Data block >>
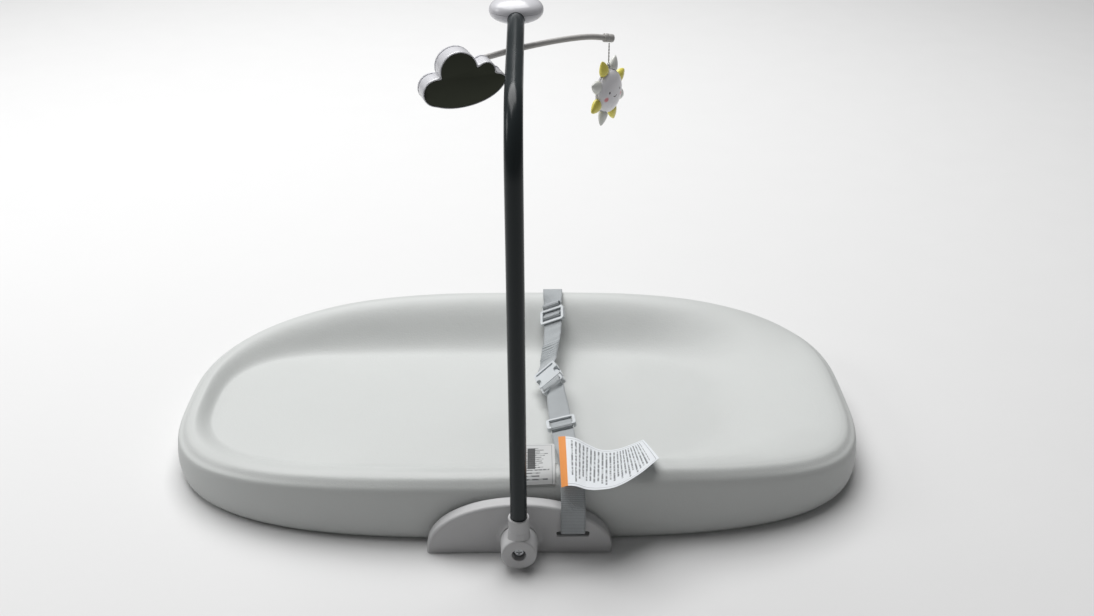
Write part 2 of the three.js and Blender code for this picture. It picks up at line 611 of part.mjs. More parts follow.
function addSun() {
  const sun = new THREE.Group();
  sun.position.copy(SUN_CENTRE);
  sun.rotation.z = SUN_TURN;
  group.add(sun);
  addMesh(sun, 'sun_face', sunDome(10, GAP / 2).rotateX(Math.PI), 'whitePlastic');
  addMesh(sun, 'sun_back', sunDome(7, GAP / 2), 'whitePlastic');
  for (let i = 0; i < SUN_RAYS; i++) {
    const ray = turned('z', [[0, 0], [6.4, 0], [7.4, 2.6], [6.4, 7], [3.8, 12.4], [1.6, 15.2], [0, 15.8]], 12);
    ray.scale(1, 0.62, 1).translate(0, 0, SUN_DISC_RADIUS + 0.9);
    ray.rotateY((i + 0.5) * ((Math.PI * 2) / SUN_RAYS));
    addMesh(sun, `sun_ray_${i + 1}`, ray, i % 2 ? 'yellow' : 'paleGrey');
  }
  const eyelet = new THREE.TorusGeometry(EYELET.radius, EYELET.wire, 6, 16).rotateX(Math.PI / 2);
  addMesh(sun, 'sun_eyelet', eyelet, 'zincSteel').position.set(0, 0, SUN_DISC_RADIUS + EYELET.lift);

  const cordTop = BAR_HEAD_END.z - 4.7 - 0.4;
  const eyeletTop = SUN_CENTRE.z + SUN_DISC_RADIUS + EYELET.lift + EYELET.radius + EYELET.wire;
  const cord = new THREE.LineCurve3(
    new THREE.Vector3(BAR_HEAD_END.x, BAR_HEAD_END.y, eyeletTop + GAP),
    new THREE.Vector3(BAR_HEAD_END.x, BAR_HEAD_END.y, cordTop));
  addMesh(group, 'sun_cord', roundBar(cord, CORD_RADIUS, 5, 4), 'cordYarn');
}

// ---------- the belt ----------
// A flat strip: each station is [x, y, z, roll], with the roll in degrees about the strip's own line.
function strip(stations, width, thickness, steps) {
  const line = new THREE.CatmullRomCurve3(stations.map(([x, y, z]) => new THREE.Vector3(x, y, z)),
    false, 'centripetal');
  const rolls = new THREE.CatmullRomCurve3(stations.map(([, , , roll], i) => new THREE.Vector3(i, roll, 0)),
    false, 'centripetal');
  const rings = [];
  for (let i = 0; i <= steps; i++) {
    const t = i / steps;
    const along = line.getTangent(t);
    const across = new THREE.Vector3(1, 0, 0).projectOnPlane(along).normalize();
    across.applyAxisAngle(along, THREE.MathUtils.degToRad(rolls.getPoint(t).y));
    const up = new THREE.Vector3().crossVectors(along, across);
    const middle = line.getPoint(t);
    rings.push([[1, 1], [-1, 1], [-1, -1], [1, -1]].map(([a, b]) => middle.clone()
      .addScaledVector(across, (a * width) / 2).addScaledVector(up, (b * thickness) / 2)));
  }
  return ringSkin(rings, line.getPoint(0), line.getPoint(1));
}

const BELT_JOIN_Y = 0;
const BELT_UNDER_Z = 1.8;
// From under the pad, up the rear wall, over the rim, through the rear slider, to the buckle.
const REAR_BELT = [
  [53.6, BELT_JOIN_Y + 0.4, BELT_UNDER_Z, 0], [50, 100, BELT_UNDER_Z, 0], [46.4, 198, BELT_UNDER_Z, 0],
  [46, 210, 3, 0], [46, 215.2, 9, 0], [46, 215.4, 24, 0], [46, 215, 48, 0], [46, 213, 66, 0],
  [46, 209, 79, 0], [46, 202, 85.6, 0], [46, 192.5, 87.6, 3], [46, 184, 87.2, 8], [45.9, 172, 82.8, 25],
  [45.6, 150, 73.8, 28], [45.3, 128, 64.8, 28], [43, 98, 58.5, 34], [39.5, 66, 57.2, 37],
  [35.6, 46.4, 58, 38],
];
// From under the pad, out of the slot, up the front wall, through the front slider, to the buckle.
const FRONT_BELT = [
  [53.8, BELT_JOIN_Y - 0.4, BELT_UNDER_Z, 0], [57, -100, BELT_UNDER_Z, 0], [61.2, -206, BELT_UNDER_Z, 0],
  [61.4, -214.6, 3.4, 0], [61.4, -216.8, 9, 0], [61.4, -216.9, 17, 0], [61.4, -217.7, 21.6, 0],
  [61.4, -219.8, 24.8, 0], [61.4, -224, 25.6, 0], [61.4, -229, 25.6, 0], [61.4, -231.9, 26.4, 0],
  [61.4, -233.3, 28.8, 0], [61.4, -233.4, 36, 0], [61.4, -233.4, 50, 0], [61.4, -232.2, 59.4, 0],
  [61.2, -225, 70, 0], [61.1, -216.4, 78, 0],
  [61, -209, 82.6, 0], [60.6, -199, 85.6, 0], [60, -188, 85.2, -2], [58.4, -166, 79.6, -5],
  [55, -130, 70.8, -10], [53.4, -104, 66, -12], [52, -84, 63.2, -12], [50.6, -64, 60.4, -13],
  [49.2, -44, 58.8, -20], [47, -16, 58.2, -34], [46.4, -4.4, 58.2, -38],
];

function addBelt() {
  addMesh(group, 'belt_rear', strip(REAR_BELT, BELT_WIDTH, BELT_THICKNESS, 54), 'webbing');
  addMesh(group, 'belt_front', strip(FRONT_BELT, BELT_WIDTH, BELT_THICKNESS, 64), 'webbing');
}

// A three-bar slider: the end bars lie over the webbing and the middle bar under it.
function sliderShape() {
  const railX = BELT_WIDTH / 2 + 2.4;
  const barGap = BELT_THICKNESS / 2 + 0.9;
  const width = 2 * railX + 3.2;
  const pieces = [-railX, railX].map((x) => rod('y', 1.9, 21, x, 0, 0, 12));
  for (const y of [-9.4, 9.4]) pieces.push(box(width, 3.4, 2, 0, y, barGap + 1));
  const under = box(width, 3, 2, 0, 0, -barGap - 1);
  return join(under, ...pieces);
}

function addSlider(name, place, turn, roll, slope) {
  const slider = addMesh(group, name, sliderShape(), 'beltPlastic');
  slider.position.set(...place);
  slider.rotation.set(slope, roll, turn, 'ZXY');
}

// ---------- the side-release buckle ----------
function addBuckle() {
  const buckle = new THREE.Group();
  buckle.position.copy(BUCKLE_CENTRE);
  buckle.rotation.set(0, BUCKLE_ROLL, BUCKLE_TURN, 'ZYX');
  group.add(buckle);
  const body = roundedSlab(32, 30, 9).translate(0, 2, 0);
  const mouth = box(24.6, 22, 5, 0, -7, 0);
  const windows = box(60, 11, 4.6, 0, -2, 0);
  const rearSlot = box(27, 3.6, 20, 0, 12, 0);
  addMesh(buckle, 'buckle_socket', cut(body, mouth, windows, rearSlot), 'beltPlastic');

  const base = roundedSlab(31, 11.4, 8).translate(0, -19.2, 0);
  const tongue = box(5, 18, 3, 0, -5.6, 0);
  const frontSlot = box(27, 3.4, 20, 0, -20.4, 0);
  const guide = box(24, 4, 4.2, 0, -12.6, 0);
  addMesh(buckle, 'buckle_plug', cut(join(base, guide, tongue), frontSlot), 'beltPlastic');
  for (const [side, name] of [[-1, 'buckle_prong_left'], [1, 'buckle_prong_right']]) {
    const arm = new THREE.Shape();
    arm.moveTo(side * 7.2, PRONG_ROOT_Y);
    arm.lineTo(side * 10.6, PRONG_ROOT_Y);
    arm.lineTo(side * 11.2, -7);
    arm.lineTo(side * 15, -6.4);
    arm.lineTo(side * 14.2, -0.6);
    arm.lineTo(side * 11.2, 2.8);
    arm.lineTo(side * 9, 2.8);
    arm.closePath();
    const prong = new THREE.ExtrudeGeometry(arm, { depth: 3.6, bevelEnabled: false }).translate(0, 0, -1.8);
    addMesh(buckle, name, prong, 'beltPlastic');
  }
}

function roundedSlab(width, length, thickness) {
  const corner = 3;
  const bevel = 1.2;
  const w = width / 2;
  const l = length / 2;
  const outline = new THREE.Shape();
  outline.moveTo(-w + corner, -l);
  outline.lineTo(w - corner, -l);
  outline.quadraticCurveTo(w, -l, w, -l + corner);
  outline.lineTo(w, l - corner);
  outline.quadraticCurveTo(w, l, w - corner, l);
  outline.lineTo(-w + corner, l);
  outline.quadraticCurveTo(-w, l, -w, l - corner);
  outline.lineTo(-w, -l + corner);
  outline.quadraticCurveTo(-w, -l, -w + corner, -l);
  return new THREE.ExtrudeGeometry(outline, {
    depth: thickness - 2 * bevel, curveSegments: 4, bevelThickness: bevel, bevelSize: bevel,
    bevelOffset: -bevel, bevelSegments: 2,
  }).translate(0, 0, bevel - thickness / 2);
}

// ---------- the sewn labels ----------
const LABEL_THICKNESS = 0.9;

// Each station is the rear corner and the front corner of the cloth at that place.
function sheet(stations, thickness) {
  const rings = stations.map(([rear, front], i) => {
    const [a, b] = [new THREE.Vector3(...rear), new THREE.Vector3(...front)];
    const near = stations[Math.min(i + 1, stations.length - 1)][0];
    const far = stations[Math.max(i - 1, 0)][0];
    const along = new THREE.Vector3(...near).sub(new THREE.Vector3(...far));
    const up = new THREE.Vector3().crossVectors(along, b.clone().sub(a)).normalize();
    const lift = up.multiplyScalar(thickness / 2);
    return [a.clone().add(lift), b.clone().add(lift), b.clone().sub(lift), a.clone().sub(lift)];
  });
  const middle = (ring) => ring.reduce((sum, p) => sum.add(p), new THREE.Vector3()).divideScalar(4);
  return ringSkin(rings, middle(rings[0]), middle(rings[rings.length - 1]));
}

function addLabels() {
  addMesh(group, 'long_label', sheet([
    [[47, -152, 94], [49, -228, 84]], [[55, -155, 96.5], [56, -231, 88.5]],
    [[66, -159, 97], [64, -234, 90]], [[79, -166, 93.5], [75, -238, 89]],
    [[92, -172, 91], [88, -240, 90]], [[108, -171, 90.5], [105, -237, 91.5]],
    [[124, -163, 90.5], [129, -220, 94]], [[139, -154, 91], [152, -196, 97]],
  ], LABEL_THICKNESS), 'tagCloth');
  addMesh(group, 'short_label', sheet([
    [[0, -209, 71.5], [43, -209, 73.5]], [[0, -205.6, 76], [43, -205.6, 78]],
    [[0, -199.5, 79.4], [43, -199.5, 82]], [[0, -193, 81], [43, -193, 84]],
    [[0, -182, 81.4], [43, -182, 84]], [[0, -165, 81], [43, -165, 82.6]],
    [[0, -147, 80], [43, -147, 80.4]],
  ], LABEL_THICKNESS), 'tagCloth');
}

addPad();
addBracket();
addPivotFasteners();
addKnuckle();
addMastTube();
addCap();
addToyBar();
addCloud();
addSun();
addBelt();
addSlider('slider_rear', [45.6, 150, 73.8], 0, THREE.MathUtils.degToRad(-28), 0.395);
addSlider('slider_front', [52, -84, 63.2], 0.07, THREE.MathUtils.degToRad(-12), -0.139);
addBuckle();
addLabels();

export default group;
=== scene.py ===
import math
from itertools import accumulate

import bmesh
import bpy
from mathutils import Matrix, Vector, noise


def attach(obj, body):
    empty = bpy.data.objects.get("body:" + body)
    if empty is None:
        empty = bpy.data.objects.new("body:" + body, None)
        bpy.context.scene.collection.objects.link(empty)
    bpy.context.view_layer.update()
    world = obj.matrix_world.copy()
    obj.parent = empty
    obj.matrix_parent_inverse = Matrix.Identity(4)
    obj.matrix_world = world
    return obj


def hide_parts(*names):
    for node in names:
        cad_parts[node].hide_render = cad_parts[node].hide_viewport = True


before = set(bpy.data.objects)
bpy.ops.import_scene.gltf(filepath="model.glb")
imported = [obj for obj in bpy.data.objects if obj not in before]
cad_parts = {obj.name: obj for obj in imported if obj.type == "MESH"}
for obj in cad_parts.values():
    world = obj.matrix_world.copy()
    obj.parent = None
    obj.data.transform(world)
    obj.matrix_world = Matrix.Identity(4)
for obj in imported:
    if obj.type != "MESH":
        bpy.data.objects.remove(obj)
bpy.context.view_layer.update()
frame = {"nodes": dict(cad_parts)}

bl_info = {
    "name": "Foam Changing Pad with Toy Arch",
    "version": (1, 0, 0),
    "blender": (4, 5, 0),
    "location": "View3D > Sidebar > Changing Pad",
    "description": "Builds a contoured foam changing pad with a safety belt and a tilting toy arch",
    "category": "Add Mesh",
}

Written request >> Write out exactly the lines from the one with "addBracket();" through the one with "before = set(bpy.data.objects)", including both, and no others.

Solution for this problem >>
addBracket();
addPivotFasteners();
addKnuckle();
addMastTube();
addCap();
addToyBar();
addCloud();
addSun();
addBelt();
addSlider('slider_rear', [45.6, 150, 73.8], 0, THREE.MathUtils.degToRad(-28), 0.395);
addSlider('slider_front', [52, -84, 63.2], 0.07, THREE.MathUtils.degToRad(-12), -0.139);
addBuckle();
addLabels();

export default group;
=== scene.py ===
import math
from itertools import accumulate

import bmesh
import bpy
from mathutils import Matrix, Vector, noise


def attach(obj, body):
    empty = bpy.data.objects.get("body:" + body)
    if empty is None:
        empty = bpy.data.objects.new("body:" + body, None)
        bpy.context.scene.collection.objects.link(empty)
    bpy.context.view_layer.update()
    world = obj.matrix_world.copy()
    obj.parent = empty
    obj.matrix_parent_inverse = Matrix.Identity(4)
    obj.matrix_world = world
    return obj


def hide_parts(*names):
    for node in names:
        cad_parts[node].hide_render = cad_parts[node].hide_viewport = True


before = set(bpy.data.objects)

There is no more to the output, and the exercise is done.